La pire décision économique de François Hollande fut de créer le Crédit d’Impôt Compétitivité Emploi, ou CICE. 

Le CICE est la plus gigantesque baisse de « charges » qui ait jamais été accordée aux entreprises, sans aucune contrepartie : ni sur l’emploi (on se rappelle peut-être de la triste farce du pin’s de Pierre Gattaz sur le « million d’emplois » qu’il allait créer), ni sur les salaires, les conditions de travail, l’écologie, l’égalité entre hommes et femmes, rien de rien.

Selon France Stratégie, un organisme officiel très favorable à cette mesure, le CICE est une catastrophe absolue. En effet, seuls 100 000 emplois ont été créés, au mieux, alors que le CICE, depuis qu’il existe, a fait perdre à l’Etat plus de 100 milliards d’euros.

Ce qui nous fait quand même 1 million d’euros par emploi ! 

Jamais aucune politique de création d’emplois n’a été aussi mauvaise. A titre de comparaison, rappelons que les 35 heures, ont, elles, créé au moins 400 000 emplois. Et ce pour un coût net total pour les finances publiques de… 3 milliards.

Comme le dit Michel Husson : 

« On n’a jamais créé autant d’emplois en France que lors du passage aux 35 heures, entre 1997 et 2001. Ce sont deux millions d’emplois – dont 1,8 dans le secteur privé – qui ont été créés au cours de ces quatre années : un véritable record historique. »

 

 

Il ne faut pas réformer les retraites (V)
Il est où, le travail, il est où  ?

 

Or il se trouve que le travail est de plus en plus rare dans notre pays. 
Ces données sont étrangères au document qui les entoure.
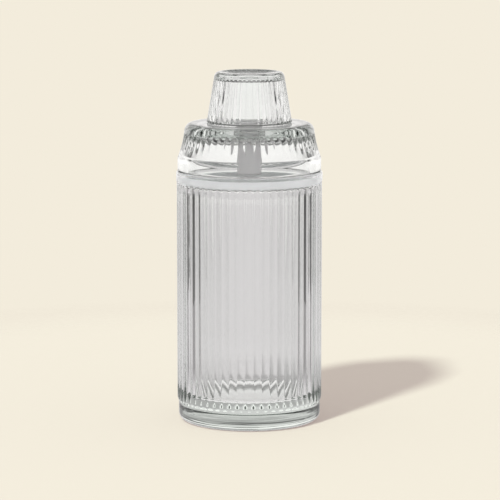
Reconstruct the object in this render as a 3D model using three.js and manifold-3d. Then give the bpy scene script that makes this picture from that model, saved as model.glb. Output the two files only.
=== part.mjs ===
// Ribbed glass cocktail shaker: a heavy-based beaker, a ribbed shoulder lid sealed by a silicone ring,
// and a ribbed glass cap whose peg, in a frosted silicone sleeve, plugs the lid's pour hole.
// Millimetres, +Z up. The origin is the centre of the foot, on the surface that the shaker stands on.
import * as THREE from 'three';
import { mergeVertices } from 'three/addons/utils/BufferGeometryUtils.js';
import Module from 'manifold-3d';

const wasm = await Module();
wasm.setup();

// Gap left wherever two pieces seat on or pass through each other.
const seatGap = 0.3;
const pourHoleClearance = 0.45;

// The beaker.
const beaker = {
  height: 156.3,
  barrelRadius: 45,
  wall: 4.3,
  ribCount: 56,
  ribDepth: 0.9,
  ribFade: 7.5,
  baseThickness: 17,
  floorFillet: 3,
  footInset: 0.9,
  footHeight: 12.5,
  footSwell: 2.5,
  footFillet: 4.5,
  footRingWidth: 5.6,
  punt: 1.5,
  lipProud: 0.3,
  lipHeight: 6.6,
  lipRound: 1.7,
  mouthWall: 4.1,
  mouthDepth: 9,
  mouthTaper: 2,
};

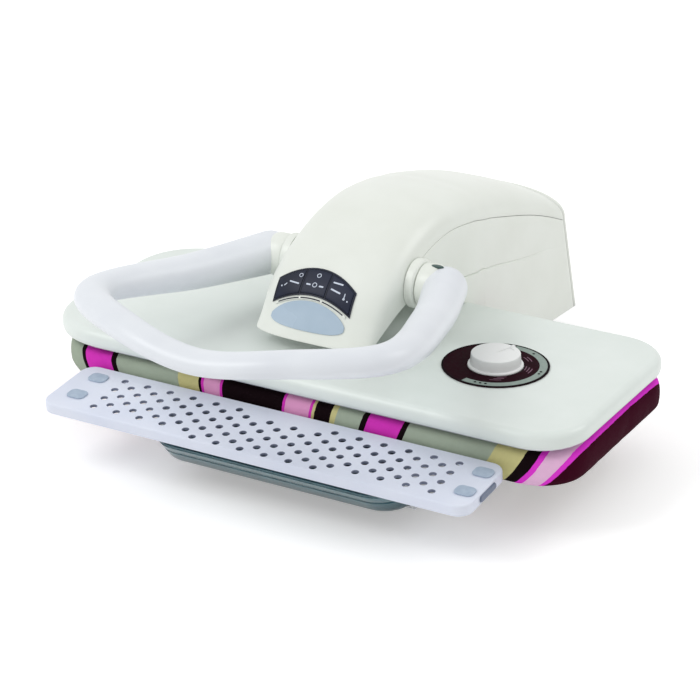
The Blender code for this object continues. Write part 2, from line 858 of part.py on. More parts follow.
def tank_ring(height_share, distance, z):
    """Plan outline of the tank at a height; its front leans out towards the top."""
    front = -(tank_front_bottom + (tank_front_top - tank_front_bottom) * height_share)
    left, right = tank_x - tank_half_length, tank_x + tank_half_length
    corners = [(left, y_at(front), tank_front_radius), (right, y_at(front), tank_front_radius),
               (right, y_at(tank_rear_back), tank_rear_radius), (left, y_at(tank_rear_back), tank_rear_radius)]
    return ring(corners, z, distance, 6)


def tank_body(mat):
    """Clear tray with a leaning front and a rounded lower edge."""
    soft = tank_edge_radius / tank_height
    outer = [(0, tank_edge_radius, 0), (soft / 3, tank_edge_radius / 3, soft / 3), (soft, 0, soft), (1, 0, 1)]
    rings = [tank_ring(lean, side, tank_bottom + tank_height * up) for lean, side, up in outer]
    inner_bottom = tank_bottom + tank_wall
    rings.append(tank_ring(1, tank_wall, tank_bottom + tank_height))
    rings.append(tank_ring(soft, tank_wall, inner_bottom + tank_edge_radius))
    rings.append(tank_ring(soft / 2, tank_wall + tank_edge_radius / 3, inner_bottom))
    return place("tank_body", loft(rings), mat)


def tank_filler():
    """Centre of the filler hole."""
    return (tank_x + tank_filler_x, y_at(-tank_filler_front), 0)


def tank_lid(mat):
    """Lid of the tank with its filler hole."""
    low = tank_bottom + tank_height + gap
    high = low + tank_lid_thickness
    obj = place("tank_lid", loft([tank_ring(1, gap, low), tank_ring(1, gap, high)]), mat)
    hole = turned([(tank_filler_radius, low - overrun), (tank_filler_radius, high + overrun)])
    return boolean(obj, "cut_filler", moved(hole, tank_filler()))


def tank_cap(mat):
    """Quarter-turn cap with a plug and a grip across it."""
    low = tank_bottom + tank_height + gap + tank_lid_thickness + gap
    top = low + cap_height
    plug_radius = tank_filler_radius - running_gap
    profile = [(plug_radius, low - cap_plug_depth), (plug_radius, low), (cap_radius, low),
               (cap_radius, top - gap), (cap_radius - gap, top)]
    origin = tank_filler()[:2] + (low,)
    obj = place("tank_cap", moved(turned(profile), tank_filler()), mat, origin)
    half = cap_grip_width / 2
    grooves = []
    for side in (-1, 1):
        outline = rectangle(-cap_radius, cap_radius, side * 2 * half - half, side * 2 * half + half, half / 2)
        grooves.append(prism(filleted(outline, 2), top - cap_grip_height, top + overrun))
    return boolean(obj, "cut_cap_grip", moved(joined(grooves), tank_filler()))


def shelf_under(back):
    """Height of the underside of the shelf's plate at a distance back."""
    fall = (-shelf_rear_front - back) * math.tan(shelf_tilt)
    return shelf_z - fall - (shelf_plate_thickness + gap) / math.cos(shelf_tilt)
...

En France, la production, et la population, ont énormément augmenté ces dernières décennies. En 1970, il y avait 51 millions d’habitants en France. Nous sommes désormais 67 millions. Et la production a, au moins, été multipliée par 2 depuis cette époque.

A votre avis, de combien a augmenté, durant cette même période, le nombre total d’heures travaillées, dans le public et le privé, dans notre pays ?

Eh bien, il a diminué. Nous sommes nettement plus riches, et nettement plus nombreux qu’en 1970. Et pourtant, nous travaillons moins.

Ce résultat est le plus dingue qui soit. Pierre Larrouturou et Dominique Méda le montrent, dans leur livre intitulé Einstein avait raison. Il faut réduire le temps de travail (Editions de l’Atelier, p. 81) :

 

Et si la croissance ne créait pas d’emplois  ?

 

Michel Husson, dans un texte dément, de deux pages, démontre que, contrairement à ce que j’ai enseigné pendant 15 ans… la croissance ne crée pas d’emplois.

Pourquoi ? Parce que deux forces, contraires, sont à l’œuvre :

– d’un côté, la croissance de la production alimente l’emploi, car il faut plus de bras et de cerveaux pour faire plus de pots de yaourts ;

– à l’inverse, les machines suppriment des postes de travail. C’est ce que l’on appelle les « gains de productivité ».

Or il existe une loi économique, implacable :

– si la production (le PIB) augmente plus vite que les gains de productivité, alors le nombre d’heures de travail augmente ;

– à l’inverse, si les gains de productivité sont plus élevés, plus rapides, que la hausse du PIB, alors le nombre d’heures de travail diminue.

Or Michel Husson nous montre que, la plupart du temps, la productivité horaire augmente plus vite que le PIB. 

Le PIB augmente moins que la productivité : l’emploi devrait donc diminuer. Or on constate que, au contraire, il a, durant cette période, augmenté de 0,5 % par an. Comment est-ce possible ? 

La solution est donnée par la ligne « Durée du travail », qui se réduit de 0,8 % par an (ce qui est considérable, puisque cela représente un jour de travaillé en moins, chaque semaine, entre 1949 et 1974).

En effet, la troisième semaine de congés payés est introduite en 1956, et la quatrième en 1969. Entre 1949 et 1973, le nombre total d’heures travaillées en France a bien diminué (durant la plus forte croissance de l’histoire qui, fort heureusement, ne se reproduira plus jamais). Mais, magie de la réduction du temps de travail, l’emploi s’est accru. Car, c’est simple : si chaque personne travaille moins d’heures, il faut embaucher plus de monde pour produire la même chose.

Rendez-vous compte : sans ce progrès social, même durant la folle période de croissance des années 1950 et 1960, les fameuses Trente glorieuses, en France, le chômage aurait augmenté.

 

Un avenir radieux

 

Ces auteurs nous indiquent la voie évidente à suivre : partager le travail, partager les richesses, moins produire, moins consommer, mieux vivre. Et oublier, les doigts de pied en éventail, le prétendu « déficit des retraites ».